The Science of Flow: Understanding Rheology
The term “rheology” is the scientific study of the flow and deformation of matter, and rheological clays control this behavior. When a clay-enhanced liquid is at rest, the microscopic network of particles holds the liquid in a semi-rigid gel state, preventing settling or sagging. The flow characteristics of these systems are categorized as non-Newtonian, meaning their viscosity changes depending on the amount of force, or shear, applied.
One important behavior these clays impart is shear-thinning, also known as pseudoplasticity. This means the viscosity of the liquid decreases under stress, such as when paint is being brushed or toothpaste is squeezed from a tube. Shearing breaks the internal network structure of the clay particles, allowing them to align and slide past one another easily, resulting in a smooth flow. Once the stress is removed, the network quickly begins to rebuild itself, causing the liquid to thicken again.
This ability to resist flow until a minimum force is applied is quantified as yield stress. This is the force required to break the particle network and cause the liquid to start moving. In practical terms, this property keeps heavy pigments suspended evenly within a can of paint, preventing them from settling to the bottom over time. Without sufficient yield stress, the solid particles would separate from the liquid phase.
The time-dependent recovery of viscosity after shear is called thixotropy. This property causes paint to flow easily during brushing (shear-thinning) but then quickly regain its structure once applied to a vertical surface, preventing drips or “sagging.” The clay network is temporarily destroyed by the brush, but the particles immediately begin to re-aggregate, restoring the high viscosity needed for the coating to hold its shape. The combination of high yield stress, strong shear-thinning, and rapid thixotropic recovery makes these clays effective flow control agents.

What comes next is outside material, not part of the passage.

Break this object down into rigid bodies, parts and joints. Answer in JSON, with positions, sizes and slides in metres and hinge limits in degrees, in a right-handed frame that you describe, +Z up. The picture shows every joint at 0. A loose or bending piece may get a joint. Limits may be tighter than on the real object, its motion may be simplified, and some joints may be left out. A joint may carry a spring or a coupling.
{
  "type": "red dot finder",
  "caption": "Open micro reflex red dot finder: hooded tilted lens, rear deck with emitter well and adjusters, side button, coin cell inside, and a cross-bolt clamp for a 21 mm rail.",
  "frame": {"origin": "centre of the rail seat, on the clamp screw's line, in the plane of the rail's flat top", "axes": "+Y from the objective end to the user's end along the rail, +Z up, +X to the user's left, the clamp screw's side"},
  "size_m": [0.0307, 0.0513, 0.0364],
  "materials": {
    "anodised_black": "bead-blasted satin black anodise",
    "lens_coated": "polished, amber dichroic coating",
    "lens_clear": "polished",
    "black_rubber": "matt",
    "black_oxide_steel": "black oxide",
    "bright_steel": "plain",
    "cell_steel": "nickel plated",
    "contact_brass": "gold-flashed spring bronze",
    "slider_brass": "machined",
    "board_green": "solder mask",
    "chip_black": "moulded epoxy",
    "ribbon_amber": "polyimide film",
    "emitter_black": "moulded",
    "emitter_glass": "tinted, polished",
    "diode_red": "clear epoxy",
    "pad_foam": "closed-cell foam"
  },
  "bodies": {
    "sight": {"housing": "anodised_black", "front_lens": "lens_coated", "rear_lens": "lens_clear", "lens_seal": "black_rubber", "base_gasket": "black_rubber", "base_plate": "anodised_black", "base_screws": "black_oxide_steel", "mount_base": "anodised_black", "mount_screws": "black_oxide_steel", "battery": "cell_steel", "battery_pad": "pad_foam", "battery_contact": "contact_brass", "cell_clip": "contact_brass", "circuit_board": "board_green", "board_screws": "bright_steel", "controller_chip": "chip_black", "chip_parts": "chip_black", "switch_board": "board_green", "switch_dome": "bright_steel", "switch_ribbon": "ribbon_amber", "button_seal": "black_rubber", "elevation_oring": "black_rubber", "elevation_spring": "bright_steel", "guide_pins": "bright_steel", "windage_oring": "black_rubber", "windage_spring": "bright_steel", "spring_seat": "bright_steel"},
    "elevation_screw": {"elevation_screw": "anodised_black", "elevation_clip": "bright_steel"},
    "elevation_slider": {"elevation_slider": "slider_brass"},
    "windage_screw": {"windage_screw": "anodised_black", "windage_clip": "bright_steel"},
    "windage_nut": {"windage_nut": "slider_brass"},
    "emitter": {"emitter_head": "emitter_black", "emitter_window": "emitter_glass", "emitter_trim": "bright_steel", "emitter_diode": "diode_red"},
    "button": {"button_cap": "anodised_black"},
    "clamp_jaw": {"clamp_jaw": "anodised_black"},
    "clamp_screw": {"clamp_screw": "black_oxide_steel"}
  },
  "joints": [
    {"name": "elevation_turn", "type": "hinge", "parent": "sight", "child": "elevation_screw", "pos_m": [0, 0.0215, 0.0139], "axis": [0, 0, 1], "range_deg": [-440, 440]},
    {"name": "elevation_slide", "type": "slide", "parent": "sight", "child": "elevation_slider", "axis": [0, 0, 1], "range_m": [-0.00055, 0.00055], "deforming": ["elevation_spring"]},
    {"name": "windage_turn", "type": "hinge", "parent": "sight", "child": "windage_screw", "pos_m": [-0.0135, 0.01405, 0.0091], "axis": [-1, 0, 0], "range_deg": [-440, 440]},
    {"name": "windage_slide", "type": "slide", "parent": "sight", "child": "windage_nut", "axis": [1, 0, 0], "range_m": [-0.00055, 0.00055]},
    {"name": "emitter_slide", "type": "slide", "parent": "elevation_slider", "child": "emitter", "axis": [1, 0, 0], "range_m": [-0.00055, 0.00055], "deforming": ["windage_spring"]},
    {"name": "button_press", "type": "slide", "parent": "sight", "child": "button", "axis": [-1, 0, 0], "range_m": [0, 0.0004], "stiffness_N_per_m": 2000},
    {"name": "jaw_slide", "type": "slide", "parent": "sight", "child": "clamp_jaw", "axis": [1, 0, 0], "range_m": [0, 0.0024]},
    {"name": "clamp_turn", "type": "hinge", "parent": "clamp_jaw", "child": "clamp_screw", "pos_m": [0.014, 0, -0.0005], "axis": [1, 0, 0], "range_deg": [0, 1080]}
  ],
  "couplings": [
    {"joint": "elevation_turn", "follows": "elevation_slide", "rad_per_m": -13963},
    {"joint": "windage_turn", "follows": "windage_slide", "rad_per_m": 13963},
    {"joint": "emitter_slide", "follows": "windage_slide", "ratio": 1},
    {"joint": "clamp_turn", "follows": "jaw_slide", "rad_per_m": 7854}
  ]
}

Key Types of Rheological Clays
Several types of clay minerals are utilized for their flow-modifying properties, each offering structural and performance advantages. Bentonite, primarily composed of montmorillonite, is the most widely used natural rheological clay, known for its high swelling capacity in water. Its structure is lamellar, meaning it consists of flat, stacked layers that easily delaminate into tiny platelets when dispersed in a liquid.
Another significant group includes Attapulgite (also known as palygorskite) and Sepiolite, which have a distinctly different structure. Unlike the flat, layered smectites, these clays possess a fibrous or needle-like morphology. This shape allows them to form a brush-heap or felt-like structure, providing rheological control that is often less sensitive to changes in salt concentration or temperature compared to smectites.

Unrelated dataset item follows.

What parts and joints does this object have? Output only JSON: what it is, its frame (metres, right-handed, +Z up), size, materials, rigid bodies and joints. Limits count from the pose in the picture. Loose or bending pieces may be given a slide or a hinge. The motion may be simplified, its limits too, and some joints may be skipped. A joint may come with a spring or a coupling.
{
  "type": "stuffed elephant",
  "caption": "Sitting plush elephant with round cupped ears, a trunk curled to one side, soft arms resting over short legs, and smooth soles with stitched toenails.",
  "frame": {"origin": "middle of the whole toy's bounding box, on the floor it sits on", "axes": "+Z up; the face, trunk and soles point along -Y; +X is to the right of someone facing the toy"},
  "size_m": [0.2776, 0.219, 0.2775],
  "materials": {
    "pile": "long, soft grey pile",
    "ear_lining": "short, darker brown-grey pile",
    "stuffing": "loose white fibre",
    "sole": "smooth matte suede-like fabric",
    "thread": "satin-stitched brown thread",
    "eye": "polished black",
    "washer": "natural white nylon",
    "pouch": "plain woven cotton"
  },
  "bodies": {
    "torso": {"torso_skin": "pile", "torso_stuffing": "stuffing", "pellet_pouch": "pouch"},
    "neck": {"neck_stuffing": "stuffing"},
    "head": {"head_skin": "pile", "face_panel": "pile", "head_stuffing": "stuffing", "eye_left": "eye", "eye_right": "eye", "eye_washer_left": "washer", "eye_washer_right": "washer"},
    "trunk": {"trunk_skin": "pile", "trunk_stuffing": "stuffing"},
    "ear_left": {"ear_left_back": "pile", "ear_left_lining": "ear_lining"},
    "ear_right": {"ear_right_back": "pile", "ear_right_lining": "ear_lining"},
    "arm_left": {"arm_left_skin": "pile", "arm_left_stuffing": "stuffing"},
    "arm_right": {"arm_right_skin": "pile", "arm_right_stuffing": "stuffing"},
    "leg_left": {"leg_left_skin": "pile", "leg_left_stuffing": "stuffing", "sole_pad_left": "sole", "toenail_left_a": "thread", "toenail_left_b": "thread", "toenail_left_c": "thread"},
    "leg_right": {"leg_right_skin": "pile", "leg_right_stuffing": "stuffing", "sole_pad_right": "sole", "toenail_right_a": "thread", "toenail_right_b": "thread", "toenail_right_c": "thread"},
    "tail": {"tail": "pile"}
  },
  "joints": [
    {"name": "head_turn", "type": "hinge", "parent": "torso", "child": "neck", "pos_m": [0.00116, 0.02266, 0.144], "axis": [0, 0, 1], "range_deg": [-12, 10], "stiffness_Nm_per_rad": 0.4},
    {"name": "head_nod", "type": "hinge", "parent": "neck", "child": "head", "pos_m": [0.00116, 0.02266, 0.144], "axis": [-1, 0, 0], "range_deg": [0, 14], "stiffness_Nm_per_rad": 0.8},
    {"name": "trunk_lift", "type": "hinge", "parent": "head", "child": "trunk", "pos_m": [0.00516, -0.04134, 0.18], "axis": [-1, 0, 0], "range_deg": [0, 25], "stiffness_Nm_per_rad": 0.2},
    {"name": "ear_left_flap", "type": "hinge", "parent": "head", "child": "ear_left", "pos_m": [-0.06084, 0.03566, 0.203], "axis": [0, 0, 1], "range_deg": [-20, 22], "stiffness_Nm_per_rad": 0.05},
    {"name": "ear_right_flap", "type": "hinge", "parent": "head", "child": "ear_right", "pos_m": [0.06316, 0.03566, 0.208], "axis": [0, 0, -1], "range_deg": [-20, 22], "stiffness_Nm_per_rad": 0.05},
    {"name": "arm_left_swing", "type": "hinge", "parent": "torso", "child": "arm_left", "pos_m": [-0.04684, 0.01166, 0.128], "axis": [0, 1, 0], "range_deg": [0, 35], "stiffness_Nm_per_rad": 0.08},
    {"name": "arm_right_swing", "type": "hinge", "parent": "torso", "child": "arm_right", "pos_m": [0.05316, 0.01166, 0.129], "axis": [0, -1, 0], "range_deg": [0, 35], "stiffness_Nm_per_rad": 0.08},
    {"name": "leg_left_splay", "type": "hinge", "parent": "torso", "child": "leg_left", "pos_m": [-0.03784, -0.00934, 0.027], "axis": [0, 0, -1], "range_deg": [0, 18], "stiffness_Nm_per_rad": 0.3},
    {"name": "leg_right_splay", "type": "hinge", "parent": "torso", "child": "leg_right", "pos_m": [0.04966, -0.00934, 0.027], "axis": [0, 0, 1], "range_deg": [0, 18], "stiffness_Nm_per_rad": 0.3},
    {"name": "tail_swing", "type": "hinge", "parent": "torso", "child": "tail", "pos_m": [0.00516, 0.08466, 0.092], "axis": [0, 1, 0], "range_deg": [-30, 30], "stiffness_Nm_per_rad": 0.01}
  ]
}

Kaolin, a 1:1 layered silicate, is primarily used as a filler or coating, but certain grades can also contribute to rheology control, though to a lesser degree than bentonite. A large portion of the commercial market relies on organoclays, which are bentonite or hectorite clays modified with organic molecules. This modification converts the naturally hydrophilic (water-loving) clay surface to an organophilic (oil-loving) one, making them essential for controlling the flow of organic solvents, resins, and oils.
Essential Functions in Industry
The controlled flow properties imparted by rheological clays provide manufacturers with solutions to common product stability and application challenges across numerous sectors. In the coatings industry, for instance, the combination of yield stress and thixotropy is leveraged to achieve anti-settling and anti-sagging functions. Yield stress prevents solid components, like pigments and fillers, from separating and settling during storage, while thixotropic recovery ensures a thick film can be applied without dripping or running down a vertical surface.

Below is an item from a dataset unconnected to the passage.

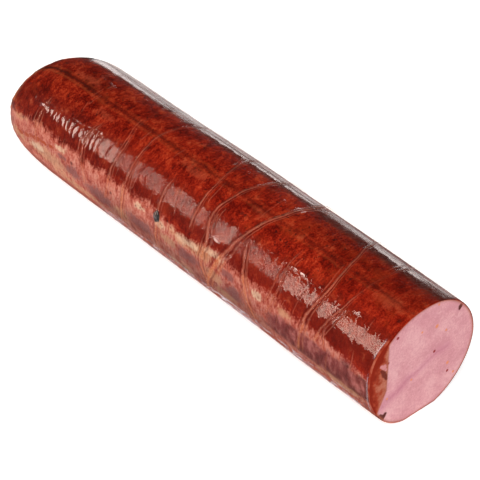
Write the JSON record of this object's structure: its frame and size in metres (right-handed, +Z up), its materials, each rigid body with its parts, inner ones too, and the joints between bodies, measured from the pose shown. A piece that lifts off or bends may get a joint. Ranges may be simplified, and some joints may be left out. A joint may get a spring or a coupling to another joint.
{
  "type": "smoked ham log",
  "caption": "Round smoked ham log in clear shrink film, one end blunt and rounded, the other cut flat to show the pink meat.",
  "frame": {"origin": "middle of the object's length and width, on the surface that it lies on", "axes": "+X along the log towards the cut face, +Z up, -Y towards the side with the pale unsmoked zone"},
  "size_m": [0.405, 0.0945, 0.091],
  "materials": {
    "smoked_meat": "smoked red-brown skin with a moist pink cut face",
    "clear_film": "tight glossy clear shrink film with raised folds"
  },
  "bodies": {
    "root": {"ham": "smoked_meat", "film": "clear_film"}
  },
  "joints": []
}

In the oil and gas industry, rheological clays are indispensable components of drilling fluids, or “muds.” Here, the yield stress is used for cuttings suspension, holding rock fragments drilled out of the wellbore in suspension when circulation is temporarily stopped. The shear-thinning behavior ensures the fluid is easily pumped down the narrow drill pipe, and the viscosity quickly recovers to prevent heavy cuttings from falling back down the hole.
Consumer products such as cosmetics and personal care items also rely on these minerals. In products like lotions, creams, and toothpaste, rheological clays act as stabilizers and thickening agents. They provide a desirable texture and feel, ensuring that emulsions remain stable and the product maintains its consistency and shape when dispensed.